This article discusses the painful truth of spiritual abuse—a topic I’m passionate about because all too often it wrongly serves as an undercurrent to physical violations against women and children. So many who have sought restoration in a church were either betrayed and injured or the abuses they suffered were made deeper by how the church ignored the pain. Read Christy’s story and see why she wants others to be spared her story with the church.
I recently returned from a trip to California deeply grieving that my opportunity to be interviewed on a large, popular podcast—which focused on mental health and healing—was cancelled last minute for a seemingly trivial reason. My topic was on spiritual abuse, something that is not often spoken about in public. This sent me into a triggered tailspin, which included lots of crying on a public beach where I happened to take his call. (Not my best beach experience by a long shot.)
While my recent cancelled interview was not abusive, it brought up all the old deep-down, gut-wrenching triggers and familiar—but unfriendly—feelings of being unimportant, unheard, and cast aside. It’s these feelings that are connected to spiritual abuse for me specifically. At this point in my life, crying in public is not an issue, but finding safe ways through my triggers from a spiritually abusive past is an ongoing challenge. It’s taken me many years of personal work and therapy to understand and to validate my own experiences.

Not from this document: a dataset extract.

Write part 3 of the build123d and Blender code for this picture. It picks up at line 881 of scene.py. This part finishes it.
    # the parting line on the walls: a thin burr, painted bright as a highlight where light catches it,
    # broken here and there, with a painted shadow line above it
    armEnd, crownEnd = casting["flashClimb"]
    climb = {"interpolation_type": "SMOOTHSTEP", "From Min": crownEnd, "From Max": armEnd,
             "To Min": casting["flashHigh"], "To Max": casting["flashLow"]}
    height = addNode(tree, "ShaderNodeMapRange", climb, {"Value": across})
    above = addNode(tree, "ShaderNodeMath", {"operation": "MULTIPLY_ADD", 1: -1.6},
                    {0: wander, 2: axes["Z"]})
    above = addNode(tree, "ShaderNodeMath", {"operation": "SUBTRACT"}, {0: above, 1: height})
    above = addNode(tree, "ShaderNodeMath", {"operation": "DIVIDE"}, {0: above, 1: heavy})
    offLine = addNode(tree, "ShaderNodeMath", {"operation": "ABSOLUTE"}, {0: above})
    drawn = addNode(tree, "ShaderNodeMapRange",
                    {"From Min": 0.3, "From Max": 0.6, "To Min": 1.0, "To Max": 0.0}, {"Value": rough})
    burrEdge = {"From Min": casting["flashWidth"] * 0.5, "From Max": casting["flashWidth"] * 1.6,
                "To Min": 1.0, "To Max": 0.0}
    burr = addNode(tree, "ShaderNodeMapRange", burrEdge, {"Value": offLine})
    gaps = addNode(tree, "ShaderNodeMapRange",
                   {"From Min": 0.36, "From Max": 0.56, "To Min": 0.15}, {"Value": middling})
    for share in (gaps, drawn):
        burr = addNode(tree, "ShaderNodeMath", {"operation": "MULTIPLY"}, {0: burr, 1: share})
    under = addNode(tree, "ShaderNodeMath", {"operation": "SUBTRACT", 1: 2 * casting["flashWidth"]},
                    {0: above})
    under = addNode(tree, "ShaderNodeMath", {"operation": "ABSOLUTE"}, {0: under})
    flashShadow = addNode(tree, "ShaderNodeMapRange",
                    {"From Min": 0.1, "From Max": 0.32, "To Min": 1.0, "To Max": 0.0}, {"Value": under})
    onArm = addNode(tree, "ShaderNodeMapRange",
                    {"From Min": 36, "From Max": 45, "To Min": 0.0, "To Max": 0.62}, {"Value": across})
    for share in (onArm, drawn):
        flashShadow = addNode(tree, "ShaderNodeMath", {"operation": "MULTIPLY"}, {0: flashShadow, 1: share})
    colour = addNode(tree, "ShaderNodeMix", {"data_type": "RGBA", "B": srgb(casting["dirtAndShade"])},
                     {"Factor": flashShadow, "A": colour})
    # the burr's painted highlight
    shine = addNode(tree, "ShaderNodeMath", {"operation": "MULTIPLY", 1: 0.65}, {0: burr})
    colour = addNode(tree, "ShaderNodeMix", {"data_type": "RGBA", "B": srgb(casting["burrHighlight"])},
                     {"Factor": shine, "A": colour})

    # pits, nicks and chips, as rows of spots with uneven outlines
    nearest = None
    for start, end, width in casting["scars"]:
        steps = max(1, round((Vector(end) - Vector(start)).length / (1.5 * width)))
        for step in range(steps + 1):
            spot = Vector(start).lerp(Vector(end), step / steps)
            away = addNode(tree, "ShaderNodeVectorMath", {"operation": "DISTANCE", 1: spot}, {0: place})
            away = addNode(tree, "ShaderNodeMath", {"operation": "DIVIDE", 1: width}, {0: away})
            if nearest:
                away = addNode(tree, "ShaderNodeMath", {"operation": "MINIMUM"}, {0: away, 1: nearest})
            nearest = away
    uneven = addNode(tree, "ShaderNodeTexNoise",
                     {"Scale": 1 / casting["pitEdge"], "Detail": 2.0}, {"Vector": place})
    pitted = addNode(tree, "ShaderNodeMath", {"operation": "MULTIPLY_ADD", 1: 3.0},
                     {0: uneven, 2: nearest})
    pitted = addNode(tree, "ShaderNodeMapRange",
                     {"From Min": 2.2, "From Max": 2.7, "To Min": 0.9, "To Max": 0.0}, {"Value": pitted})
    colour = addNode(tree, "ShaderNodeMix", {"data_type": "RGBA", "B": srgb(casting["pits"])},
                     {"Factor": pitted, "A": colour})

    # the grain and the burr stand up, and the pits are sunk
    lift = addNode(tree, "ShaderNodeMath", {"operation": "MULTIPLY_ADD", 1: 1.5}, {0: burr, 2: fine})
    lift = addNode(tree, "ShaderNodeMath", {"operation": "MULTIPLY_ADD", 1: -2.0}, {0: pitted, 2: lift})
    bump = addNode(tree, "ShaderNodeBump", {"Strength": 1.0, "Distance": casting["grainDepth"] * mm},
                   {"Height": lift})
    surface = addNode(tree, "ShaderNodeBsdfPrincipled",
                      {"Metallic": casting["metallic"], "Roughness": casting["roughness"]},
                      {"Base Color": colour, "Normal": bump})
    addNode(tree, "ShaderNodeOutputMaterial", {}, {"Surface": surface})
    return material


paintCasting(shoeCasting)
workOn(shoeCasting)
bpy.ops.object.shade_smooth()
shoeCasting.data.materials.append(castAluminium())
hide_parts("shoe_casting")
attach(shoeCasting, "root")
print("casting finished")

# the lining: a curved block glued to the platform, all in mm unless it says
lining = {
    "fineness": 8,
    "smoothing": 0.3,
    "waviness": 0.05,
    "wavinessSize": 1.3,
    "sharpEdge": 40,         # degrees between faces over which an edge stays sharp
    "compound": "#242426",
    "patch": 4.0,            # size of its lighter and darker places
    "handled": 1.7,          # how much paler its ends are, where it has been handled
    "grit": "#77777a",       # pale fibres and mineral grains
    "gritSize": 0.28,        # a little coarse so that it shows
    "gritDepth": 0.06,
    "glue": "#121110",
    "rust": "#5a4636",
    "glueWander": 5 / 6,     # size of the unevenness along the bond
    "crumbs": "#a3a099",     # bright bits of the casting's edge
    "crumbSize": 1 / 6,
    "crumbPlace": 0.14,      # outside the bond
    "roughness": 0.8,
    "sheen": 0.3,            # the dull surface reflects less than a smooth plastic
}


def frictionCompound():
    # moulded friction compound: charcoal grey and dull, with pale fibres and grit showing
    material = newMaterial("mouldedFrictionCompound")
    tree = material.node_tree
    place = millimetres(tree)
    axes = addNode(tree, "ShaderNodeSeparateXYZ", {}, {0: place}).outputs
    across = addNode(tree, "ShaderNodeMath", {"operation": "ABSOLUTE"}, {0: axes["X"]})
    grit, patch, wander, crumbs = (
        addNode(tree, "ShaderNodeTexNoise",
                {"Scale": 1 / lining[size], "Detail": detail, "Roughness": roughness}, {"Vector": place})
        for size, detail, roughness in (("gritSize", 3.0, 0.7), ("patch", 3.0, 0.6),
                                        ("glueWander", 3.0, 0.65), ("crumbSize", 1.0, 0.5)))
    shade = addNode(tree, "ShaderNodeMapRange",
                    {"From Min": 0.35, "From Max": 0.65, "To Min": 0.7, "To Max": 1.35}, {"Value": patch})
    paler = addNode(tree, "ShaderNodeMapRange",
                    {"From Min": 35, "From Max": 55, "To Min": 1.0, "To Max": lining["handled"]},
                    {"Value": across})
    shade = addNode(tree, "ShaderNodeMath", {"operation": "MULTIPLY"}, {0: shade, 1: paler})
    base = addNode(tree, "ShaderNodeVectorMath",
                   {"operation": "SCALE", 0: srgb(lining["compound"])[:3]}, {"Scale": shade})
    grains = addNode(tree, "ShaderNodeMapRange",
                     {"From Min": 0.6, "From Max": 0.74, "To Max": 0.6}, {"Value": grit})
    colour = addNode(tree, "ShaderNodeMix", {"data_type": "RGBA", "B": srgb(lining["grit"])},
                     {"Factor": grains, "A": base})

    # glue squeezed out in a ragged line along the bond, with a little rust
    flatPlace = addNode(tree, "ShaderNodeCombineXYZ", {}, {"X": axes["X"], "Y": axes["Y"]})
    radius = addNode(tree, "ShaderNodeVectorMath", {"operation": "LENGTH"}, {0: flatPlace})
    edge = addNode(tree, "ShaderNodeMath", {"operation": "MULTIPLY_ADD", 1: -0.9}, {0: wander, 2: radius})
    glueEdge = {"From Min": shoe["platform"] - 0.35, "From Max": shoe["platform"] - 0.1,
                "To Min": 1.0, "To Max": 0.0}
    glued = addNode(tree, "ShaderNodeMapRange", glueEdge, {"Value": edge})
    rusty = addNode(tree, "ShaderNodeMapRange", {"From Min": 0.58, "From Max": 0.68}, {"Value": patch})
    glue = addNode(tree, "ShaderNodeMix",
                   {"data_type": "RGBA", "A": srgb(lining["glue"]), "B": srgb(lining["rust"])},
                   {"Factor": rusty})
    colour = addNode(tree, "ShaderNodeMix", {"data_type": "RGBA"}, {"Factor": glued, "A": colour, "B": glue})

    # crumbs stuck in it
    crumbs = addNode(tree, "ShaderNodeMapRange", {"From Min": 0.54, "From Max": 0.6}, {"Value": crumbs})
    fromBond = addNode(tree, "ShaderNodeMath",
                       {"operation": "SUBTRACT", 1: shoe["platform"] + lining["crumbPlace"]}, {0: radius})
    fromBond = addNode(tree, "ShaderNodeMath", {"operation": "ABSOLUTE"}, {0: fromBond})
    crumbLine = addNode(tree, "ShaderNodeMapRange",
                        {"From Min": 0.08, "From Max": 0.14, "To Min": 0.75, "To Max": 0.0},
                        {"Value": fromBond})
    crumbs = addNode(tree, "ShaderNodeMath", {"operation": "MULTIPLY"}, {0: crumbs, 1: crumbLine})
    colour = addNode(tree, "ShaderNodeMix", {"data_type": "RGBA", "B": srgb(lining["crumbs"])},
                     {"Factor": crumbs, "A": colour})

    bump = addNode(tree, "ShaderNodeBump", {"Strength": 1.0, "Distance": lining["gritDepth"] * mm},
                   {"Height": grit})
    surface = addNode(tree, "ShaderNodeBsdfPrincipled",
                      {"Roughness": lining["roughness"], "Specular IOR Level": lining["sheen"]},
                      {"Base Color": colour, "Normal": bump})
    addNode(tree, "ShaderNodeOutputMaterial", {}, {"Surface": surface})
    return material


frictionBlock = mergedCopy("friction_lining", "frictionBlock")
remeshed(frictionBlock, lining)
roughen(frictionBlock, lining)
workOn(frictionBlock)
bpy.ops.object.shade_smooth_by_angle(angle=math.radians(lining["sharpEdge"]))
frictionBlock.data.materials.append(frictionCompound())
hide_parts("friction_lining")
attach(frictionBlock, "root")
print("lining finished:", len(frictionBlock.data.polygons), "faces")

Spiritual abuse can be defined as abuse committed under the guise of religion, or harm inflicted in God’s/religion’s name. Some psychologists are now focusing on this as specifically one of the most insidious forms of damage, the result being Complex Post-Traumatic Stress Disorder (PTSD).
I grew up in The Jesus Movement, a subset of the Evangelical movement, in which I was taught, as a small child, about Satan, demons, being in a spiritual war, end-times apocalypse, and that all unbelievers would burn in hell for eternity.

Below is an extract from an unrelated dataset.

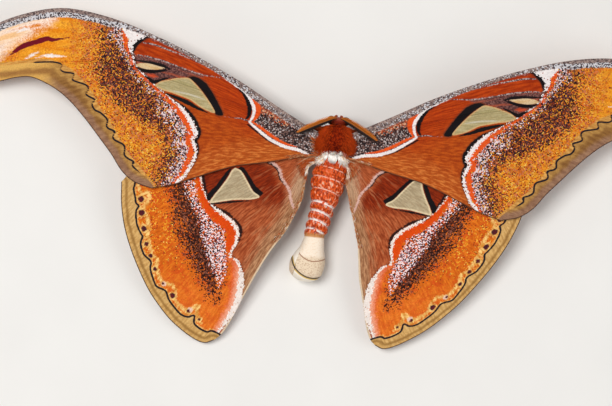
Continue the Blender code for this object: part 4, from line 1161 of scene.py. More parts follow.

The Jesus Movement was organized around communities (communes), which worked together to help addicts, the mentally ill and others who struggled to function. As a result of community living, our family lived with a cast of characters who were either safe and respectful or who were quite dangerous.

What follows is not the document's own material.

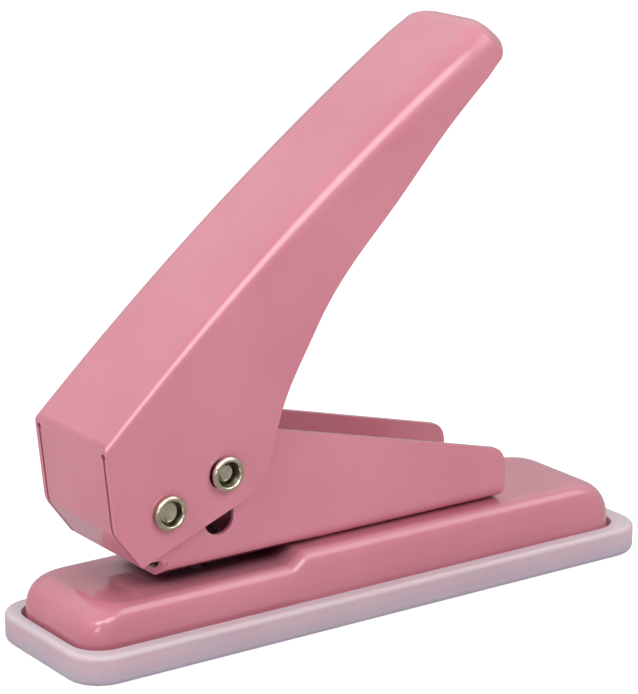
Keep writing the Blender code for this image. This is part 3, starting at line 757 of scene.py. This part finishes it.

The message I primarily and unconsciously absorbed as a “ministry kid” was that I needed to be “a healer,” “a helper” and at all costs. Boundaries and God didn’t coincide. Pleasing God was about having no limits, no gut instinct, and no voice that contradicted their belief.
Thus, my personal safety, my need for consistency or predictability “washed up on the shore” after years of being storm tossed in the ocean. Trusting God meant being in a turbulent sea with no rutter, no sails, and no compass. Subsequently, I felt terrified by how none of this felt safe and by how God allegedly judged me for being afraid, angry, doubtful, or frustrated in any way that would reflect badly on our faith, community, or mission. My childhood needs didn’t matter. In fact, I didn’t matter. Does this sound abusive so far?
Because I was also taught to fear unbelievers, fear “the world,” as well as the supernatural, there were no outside resources from which to objectively seek new truth. My well-intentioned parents didn’t understand or notice the stress, anxiety, and the nightmares I lived with constantly.
As I struck out on my own as a young adult, I joined ministries and mission organizations, and Bible Schools. I finally got a degree in social work and counseling and became a mental health therapist. During those early adult years, I experienced silencing and disparity based on my gender. This also took form in the way of sexual and emotional abuse, and in ministry contexts. Sadly, my internal formation and past fears did not allow me to fully process or speak out against abuses, because if I did, it meant I was speaking out against God or leadership. In effect, my speaking out would have meant I would have lost my community, and/or be labeled as “bitter,” “fallen” or “deceived.”
I understand now that these old, haunting messages played a large part in my story of staying quiet. I had lived with fear and anxiety for so long that it had become the norm for me. Internalizing it had sadly cost me my health. I also understand now that whenever your gut instinct is dismantled, your body can sometimes react through auto immune disorders, headaches, digestive pain and so on. I have had to relearn how to “trust my gut” in my own spiritual journey, and as a safeguard, validate my intense resistance to being controlled and manipulated. It can still be difficult sometimes to know who and what to trust.
So, even after all my years of intentional healing work, I still found myself crying on the beach last week feeling unheard, and with so much I wanted to say to others who had experienced what I had. In cases like this, I allow myself to grieve and I remember that deeply lonely feeling of having to “shut up and shut down.” I know that shutting up helped me survive my early years, but it’s no longer tolerable to my body or my soul.
Plus, it’s not my personality to be quiet about injustice or healing. I knew my tears last week still honored the younger me who did the best she could to be quiet, and survive what seemed to be a terrifying, no-win existence.
If you find yourself experiencing some of these themes or feelings, I encourage you to find a safe place, or person to explore them. Find a therapist, a support group or a mentor who can listen to you without judging your story. You may need to find a new church or spiritual leader that allows you to question things, or share your harmful religious experiences, or abuse stories. Some of you may need to step away from the faith system in order to do some healing work without the triggers. Whatever you need to do, know that your validation, healing and safety are important to God. Healing work can be hard, but working toward your freedom is always worth it.